Does Actuarial Approach to Option Pricing Really Work?

This article explored the relation and difference between option pricing and actuarial pricing from thinking and technical level, with the result that such modern financial notations as fair pricing of contingent claim and the change of probability measure have been longstanding and common practice in actuarial science. However, discounted expectancy of actual loss under real-world P probability measure, the simple idea in actuarial science, ignored the role of financial market and failed to keep pace with modern financial economic, which differenciate itself from the option pricing based on no-arbitrage method. So, the traditional actuarial pricing method must be corrected by a covariance term which reflects the interaction between the insurance claim and the financial market. Nevertheless, after conducting the change from real-world probability measure to risk-neutral probability measure, the time-honored actuarial pricing method will be the same with option pricing.
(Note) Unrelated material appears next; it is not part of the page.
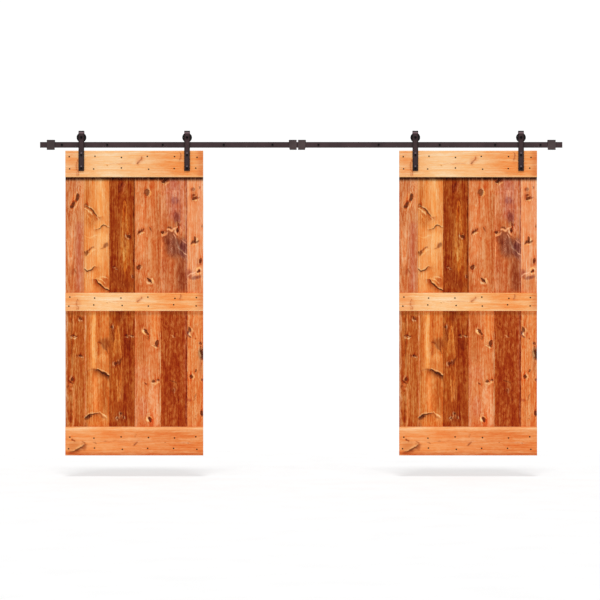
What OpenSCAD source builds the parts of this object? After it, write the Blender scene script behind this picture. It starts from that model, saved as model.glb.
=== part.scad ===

We started by giving a brief introduction to the actuarial approach to option pricing, and then investgated the structural similarity between option and insurance contracts like stop-loss ro excess loss and compared the differences between Bladt & Rydberg(1998) together with its subsequent articles and standard BS formula, which followed by analyzing their idiological roots. Then, we, with the modern asset pricing theory, discovered the essential discrepency between actuarial pricing which neglects the function of financial market and Black-Scholes method based on dynamic hedging strategy in market. Besides, we put forward the modified actuarial valuation method which is identical with the BS method in complete market and is also applicable to option pricing in incomplete market.